Inventory = Local Visibility, Yelp Selling Data, 74% of Shoes Sold Online

Inventory = Local Visibility, Yelp Selling Data, 74% of Shoes Sold Online
Photo by Mohammad Metri / Unsplash

Product Inventory = Local Visibility

At one time, there were multiple startups chasing real-time product inventory. The methodologies were varied but almost all of them are now gone, just as Google is emphasizing local product inventory as part of its strategy to compete with Amazon. In 2020, Google acquired SMB-facing startup Pointy. (It's not clear how much additional adoption has come since then.) Lastmile Retail is still going and so is Near St., a UK startup that seeks to integrate with POS databases and then syndicate local inventory to Google and other digital platforms, which will increase. Nick Brackenbury, co-founder and CEO of Near St. told me that by adding local inventory to Google, some customers were seeing significant additional exposure on SERPs, up to 100% more local impressions in the example below.  

Source: Near St. presentation

Our take:

  • Google is increasingly showing product images and in-stock/in-store availability in the Local Pack
  • Google says local inventory will make the business more relevant to more search queries, which makes sense. Google implies it's a ranking factor.
  • We may start to see local inventory data become a value-added component of listings management. It's still a hard, unsolved problem.

Yelp Selling Its SMB Data

There are ~30 million small businesses in the US according to the US SBA. The vast majority are very small. During and since the height of the pandemic new business formation has outpaced pre-pandemic levels. Facebook is making it easier to target SMBs with new B2B marketing options. Yelp is offering marketers and SaaS companies access to its database of 10 million listings (mostly SMBs). The company has productized and is now selling that data. The fields include name, address, phone, URL, category, ratings and reviews, attributes and engagement metrics. Yelp offers a range of marketing/sales use cases: customer/CRM data enhancement and validation, prospecting, competitive intelligence and others. There are a variety of case studies presented as well. There's also an API. (This may not be entirely new but seeing a new push.)

Source: Yelp

Our take:

  • This is another non-advertising revenue product for Yelp. There's no pricing online. Email contact data appears not to be present.
  • While Yelp's review growth has slowed over time, presumably this data is accurate and up-to-date. It can be segmented in multiple ways.
  • Is this a smart way to package and productize already public information or is it a reflection of increasing pressure on Yelp – or both?
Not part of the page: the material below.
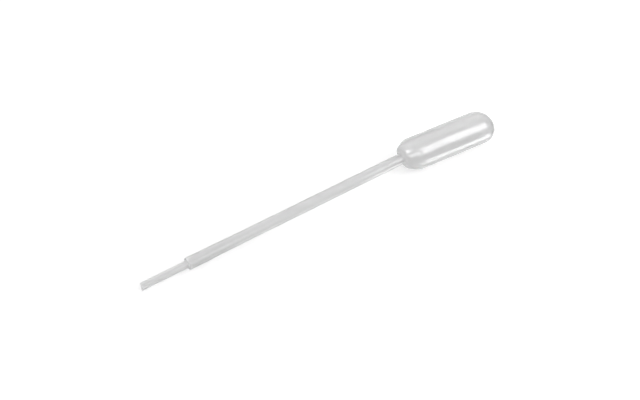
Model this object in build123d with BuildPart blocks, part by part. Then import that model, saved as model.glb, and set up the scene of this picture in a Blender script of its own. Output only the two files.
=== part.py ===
"""A disposable dropper pipette, blown in one piece from low-density polyethylene.

It lies on its side: the squeeze bulb is flat on the surface all along its length and the foot of
the stem touches ahead of it. Millimetres, +Z up, bulb axis along X with its domed end towards +X.
The origin is on the surface, under the middle of the pipette.
"""

import os
from math import asin, atan, atan2, cos, degrees, hypot, radians, sin, sqrt, tan

from build123d import *

os.makedirs("parts", exist_ok=True)

# Squeeze bulb
bulb_length = 41.5  # shoulder to the top of the dome
bulb_radius = 6.55
bulb_wall = 0.42
neck_fillet = 0.8
face_radius = 4.6  # the shoulder's steep face reaches from the neck out to here
face_rise = 0.9  # how far the face slopes back on its way out
face_round = 1.5
flank_length = 3.7  # from there a shallow cone widens to the bulb's side
flank_round = 5.0

# Stem
stem_length = 94.5  # shoulder of the bulb to the foot
stem_radius = 2.25
stem_wall = 0.62
foot_radius = 2.48  # the stem swells a little towards its lower end
foot_length = 22.0
foot_round = 0.5

# Fine tip
tip_length = 19.0
tip_radius = 1.5
tip_wall = 0.7
tip_fillet = 0.2
foot_floor = 0.7  # plastic left across the foot, where the bore narrows
bore_taper_length = 2.5
bore_round = 0.8
tip_cut_angle = 14.0  # the knife cuts the end a little aslant
offcut = 1.5  # how much further the tube runs as it leaves the mould

# Bend at the neck, where the soft plastic has taken a slight set
bend_from_shoulder = 2.2
bend_radius = 30.0
bend_sideways = 2.4  # degrees, towards -Y
bulb_skew = 7.5  # degrees that the bulb's shoulder and dome lean over, the way the neck bends

# Distances along the two axes, from the point where they cross
shoulder = bend_from_shoulder
dome_top = shoulder + bulb_length
dome_centre = dome_top - bulb_radius
foot_end = stem_length - bend_from_shoulder
foot_start = foot_end - foot_length
tip_end = foot_end + tip_length
bore_narrow = foot_end - foot_floor
bore_wide = bore_narrow - bore_taper_length

stem_bore = stem_radius - stem_wall
foot_bore = foot_radius - stem_wall
tip_bore = tip_radius - tip_wall

# The stem leans down until its foot's rounded edge or the end of the tip meets the surface
foot_ring = foot_radius - foot_round
foot_edge = foot_end - foot_round
height_to_fall = bulb_radius - foot_round
lean_to_foot = asin(height_to_fall / hypot(foot_edge, foot_ring)) - atan(foot_ring / foot_edge)
lean_to_tip = asin(bulb_radius / hypot(tip_end, tip_radius)) - atan(tip_radius / tip_end)
lean = min(lean_to_foot, lean_to_tip)
swing = radians(bend_sideways)

stem_dir = Vector(-cos(lean) * cos(swing), -cos(lean) * sin(swing), -sin(lean))
bend = atan2(hypot(stem_dir.Y, stem_dir.Z), -stem_dir.X)
bend_tangent = bend_radius * tan(bend / 2)

# The middle of the pipette's length is over the origin
skew = tan(radians(bulb_skew))
reach_to_dome = dome_centre + bulb_radius * sqrt(1 + skew**2)
reach_to_tip = tip_end * cos(bend) + tip_radius * sin(bend)
crossing = Vector((reach_to_tip - reach_to_dome) / 2, 0, bulb_radius)
bend_start = crossing + Vector(bend_tangent, 0, 0)
towards = Vector(0, stem_dir.Y, stem_dir.Z).normalized()
bulb_plane = Plane(origin=crossing, x_dir=(1, 0, 0), z_dir=(0, -1, 0))
stem_side = stem_dir.cross(Vector(0, 0, 1)).normalized()
stem_plane = Plane(origin=crossing, x_dir=stem_dir, z_dir=stem_side)

# The bulb and its root: an even wall, turned round the bulb's axis
slope = face_rise / (face_radius - stem_radius)
flare = (bulb_radius - face_radius) / flank_length
through_face = bulb_wall * sqrt(1 + slope**2)
through_flank = bulb_wall * sqrt(1 + flare**2)
face_end = shoulder + face_rise
flank_end = face_end + flank_length
inner_side = bulb_radius - bulb_wall
inner_neck = shoulder + through_face - stem_wall * slope
inner_face = face_radius + (through_face * flare - through_flank) / (1 - slope * flare)
inner_face_end = face_end + through_face + (inner_face - face_radius) * slope
inner_flank_end = flank_end + (through_flank - bulb_wall) / flare
root_start = bend_tangent - 2 * stem_radius * skew
with BuildPart() as bulb:
    with BuildSketch(bulb_plane) as bulb_section:
        with BuildLine():
            FilletPolyline(
                (root_start, stem_radius),
                (shoulder, stem_radius),
                (face_end, face_radius),
                (flank_end, bulb_radius),
                (dome_centre, bulb_radius),
                radius=[neck_fillet, face_round, flank_round],
            )
            CenterArc((dome_centre, 0), bulb_radius, 0, 90)
            Line((dome_top, 0), (dome_top - bulb_wall, 0))
            CenterArc((dome_centre, 0), inner_side, 0, 90)
            FilletPolyline(
                (dome_centre, inner_side),
                (inner_flank_end, inner_side),
                (inner_face_end, inner_face),
                (inner_neck, stem_bore),
                (root_start, stem_bore),
                radius=[flank_round - bulb_wall, face_round - bulb_wall, neck_fillet],
            )
            Line((root_start, stem_bore), (root_start, stem_radius))
        make_face()
    revolve(axis=Axis(crossing, (1, 0, 0)))

# The set that the soft bulb has taken slides its shoulder and dome along, farthest at the side
# that the neck bends to. The side wall between them stays a plain tube.
slide = towards * skew
set_of_bulb = Matrix([
    [1, slide.Y, slide.Z, -slide.Z * bulb_radius],
    [0, 1, 0, 0],
    [0, 0, 1, 0],
])
side_start = flank_end + flank_round / 2
side_end = dome_centre - 2 * bulb_radius * skew


def across(along):
    """The plane across the bulb at a distance along it, before the set."""
    return Plane(origin=crossing + Vector(along, 0, 0), z_dir=(1, 0, 0))


def across_with_set(along):
    """The same plane once the bulb has taken its set."""
    return Plane(origin=crossing + Vector(along, 0, 0), z_dir=Vector(1, 0, 0) - slide)


root = split(bulb.part, bisect_by=across(side_start), keep=Keep.BOTTOM)
dome = split(bulb.part, bisect_by=across(side_end), keep=Keep.TOP)
side = split(bulb.part, bisect_by=across_with_set(side_start), keep=Keep.TOP)
side = split(side, bisect_by=across_with_set(side_end), keep=Keep.BOTTOM)

with BuildPart() as pipette:
    add(root.transform_geometry(set_of_bulb))
    split(bisect_by=across(bend_tangent), keep=Keep.TOP)
    add(side)
    add(dome.transform_geometry(set_of_bulb))

    # The bend: the stem's ring section, turned through the small angle between the two axes
    bend_centre = bend_start + towards * bend_radius
    with BuildSketch(Plane(origin=bend_start, z_dir=(1, 0, 0))) as bend_section:
        Circle(stem_radius)
        Circle(stem_bore, mode=Mode.SUBTRACT)
    revolve(axis=Axis(bend_centre, towards.cross(Vector(1, 0, 0))), revolution_arc=degrees(bend))

    # The stem and the fine tip, turned round the stem's axis
    uncut_end = tip_end + offcut
    with BuildSketch(stem_plane) as stem_section:
        with BuildLine():
            Line((bend_tangent, stem_radius), (foot_start, stem_radius))
            FilletPolyline(
                (foot_start, stem_radius),
                (foot_end, foot_radius),
                (foot_end, tip_radius),
                (uncut_end, tip_radius),
                radius=[foot_round, tip_fillet],
            )
            Line((uncut_end, tip_radius), (uncut_end, tip_bore))
            FilletPolyline(
                (uncut_end, tip_bore),
                (bore_narrow, tip_bore),
                (bore_wide, foot_bore),
                (foot_start, stem_bore),
                radius=[bore_round, bore_round],
            )
            Line((foot_start, stem_bore), (bend_tangent, stem_bore))
            Line((bend_tangent, stem_bore), (bend_tangent, stem_radius))
        make_face()
    revolve(axis=Axis(crossing, stem_dir))

    # The knife's cut across the tip, its long side towards -Y
    cut_centre = crossing + stem_dir * tip_end
    cut_plane = Plane(origin=cut_centre, z_dir=stem_dir.rotate(Axis.Z, -tip_cut_angle))
    split(bisect_by=cut_plane, keep=Keep.BOTTOM)

pipette.part.label = "pipette"
export_step(pipette.part, "parts/pipette.step")
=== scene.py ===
"""A disposable dropper pipette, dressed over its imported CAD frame.

Metres, +Z up, in the frame's own axes: the bulb's axis lies along X with its domed end towards +X,
and the surface that the pipette lies on is z = 0.
"""

from math import asin, atan, atan2, cos, hypot, pi, radians, sin, sqrt, tan

import bmesh
import bpy
from mathutils import Matrix, Vector


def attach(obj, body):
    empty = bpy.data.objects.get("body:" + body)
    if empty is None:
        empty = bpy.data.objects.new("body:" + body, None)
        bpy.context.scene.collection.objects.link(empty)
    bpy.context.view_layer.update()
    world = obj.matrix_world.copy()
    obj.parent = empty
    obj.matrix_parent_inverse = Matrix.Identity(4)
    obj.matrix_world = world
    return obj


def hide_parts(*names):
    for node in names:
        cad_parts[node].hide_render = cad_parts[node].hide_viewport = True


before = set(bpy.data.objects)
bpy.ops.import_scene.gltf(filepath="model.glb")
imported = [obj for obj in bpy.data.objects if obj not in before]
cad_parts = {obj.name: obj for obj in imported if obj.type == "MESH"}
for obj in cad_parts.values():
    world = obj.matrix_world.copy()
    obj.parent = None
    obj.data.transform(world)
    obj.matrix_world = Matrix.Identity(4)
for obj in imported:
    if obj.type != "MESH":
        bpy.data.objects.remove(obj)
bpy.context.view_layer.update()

# ---------------------------------------------------------------------------------------------
# The pipette: squeeze bulb, neck, drawn stem and stepped fine tip, all one hollow piece of
# low-density polyethylene. A hot tube of it is blown in a mould, which leaves the bulb's wall
# thin and the stem's thicker, and a knife then cuts the tip open.

mm = 0.001

# Squeeze bulb
bulb_length = 41.5 * mm
bulb_radius = 6.55 * mm
bulb_wall = 0.42 * mm
neck_fillet = 0.8 * mm
face_radius = 4.6 * mm  # the shoulder's steep face reaches out to here
face_rise = 0.9 * mm
face_round = 1.5 * mm
flank_length = 3.7 * mm  # then a shallow cone widens to the side
flank_round = 5.0 * mm
bulb_skew = radians(7.5)

# Stem, which swells a little towards its foot
stem_length = 94.5 * mm
stem_radius = 2.25 * mm
stem_wall = 0.62 * mm
foot_radius = 2.48 * mm
foot_length = 22.0 * mm
foot_round = 0.5 * mm

# Fine tip, and the bore that narrows to it in the foot
tip_length = 19.0 * mm
tip_radius = 1.5 * mm
tip_wall = 0.7 * mm
tip_fillet = 0.2 * mm
foot_floor = 0.7 * mm
bore_taper_length = 2.5 * mm
bore_round = 0.8 * mm
tip_cut_angle = radians(14.0)
offcut = 1.5 * mm

# Bend at the neck
bend_from_shoulder = 2.2 * mm
bend_radius = 30.0 * mm
bend_sideways = radians(2.4)

# Distances along the two axes from the point where they cross, at the neck
shoulder = bend_from_shoulder
dome_top = shoulder + bulb_length
dome_centre = dome_top - bulb_radius
foot_end = stem_length - bend_from_shoulder
foot_start = foot_end - foot_length
tip_end = foot_end + tip_length
uncut_end = tip_end + offcut
bore_narrow = foot_end - foot_floor
bore_wide = bore_narrow - bore_taper_length

inner_side = bulb_radius - bulb_wall
stem_bore = stem_radius - stem_wall
foot_bore = foot_radius - stem_wall
tip_bore = tip_radius - tip_wall

# The stem leans down until the rounded edge of its foot meets the surface
foot_ring = foot_radius - foot_round
foot_edge = foot_end - foot_round
height_to_fall = bulb_radius - foot_round
lean = asin(height_to_fall / hypot(foot_edge, foot_ring)) - atan(foot_ring / foot_edge)
stem_dir = Vector((
    -cos(lean) * cos(bend_sideways),
    -cos(lean) * sin(bend_sideways),
    -sin(lean),
))
bend = atan2(hypot(stem_dir.y, stem_dir.z), -stem_dir.x)
bend_tangent = bend_radius * tan(bend / 2)
skew = tan(bulb_skew)
reach_to_dome = dome_centre + bulb_radius * sqrt(1 + skew**2)
reach_to_tip = tip_end * cos(bend) + tip_radius * sin(bend)
crossing = Vector(((reach_to_tip - reach_to_dome) / 2, 0, bulb_radius))

# Section of the wall, as corners (along the axis, out from it, radius of the rounding there)
slope = face_rise / (face_radius - stem_radius)
flare = (bulb_radius - face_radius) / flank_length
through_face = bulb_wall * sqrt(1 + slope**2)
through_flank = bulb_wall * sqrt(1 + flare**2)
face_end = shoulder + face_rise
flank_end = face_end + flank_length
inner_neck = shoulder + through_face - stem_wall * slope
inner_face = face_radius + (through_face * flare - through_flank) / (1 - slope * flare)
inner_face_end = face_end + through_face + (inner_face - face_radius) * slope
inner_flank_end = flank_end + (through_flank - bulb_wall) / flare
outside = [
    (dome_centre, bulb_radius, 0),
    (flank_end, bulb_radius, flank_round),
    (face_end, face_radius, face_round),
    (shoulder, stem_radius, neck_fillet),
    (-foot_start, stem_radius, 0),
    (-foot_end, foot_radius, foot_round),
    (-foot_end, tip_radius, tip_fillet),
    (-uncut_end, tip_radius, 0),
]
inside = [
    (-uncut_end, tip_bore, 0),
    (-bore_narrow, tip_bore, bore_round),
    (-bore_wide, foot_bore, bore_round),
    (-foot_start, stem_bore, 0),
    (inner_neck, stem_bore, neck_fillet),
    (inner_face_end, inner_face, face_round - bulb_wall),
    (inner_flank_end, inner_side, flank_round - bulb_wall),
    (dome_centre, inner_side, 0),
]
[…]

Majority of Apparel, Footwear Sales Online

According to a new survey of nearly 12,000 US consumers in June, the majority of clothes (67%) and footwear (74%) retail spending is now happening online. Given the general slowdown in e-commerce, we're somewhat skeptical of these numbers (though the sample was very large). According to the survey, consumers start their purchase process online at 1) retailer websites, 2) brand websites, 3) Amazon, 4) social media. The online transaction happens in those places, in the same order (graphic below). The survey also finds that consumers rely heavily on reviews as part of the purchase process. As a purchase driver, reviews are second only to price. A related finding is that consumers want to see a large volume of reviews (including images) but actually don't read a huge number. The report goes on to discuss a number of best practices for online apparel and footwear sellers to improve conversions and reduce returns.

Source: PowerReviews 

Our take:

  • One strange and missing element here is the total absence of any discussion of Google or search engines. It's a glaring omission.
  • While fashion is one of the leading online shopping categories, I remain skeptical the percentages (in the US) are as high as reported.
  • Not discussed: what % of the retailer websites where people buy are associated with traditional stores. It must be a significant figure.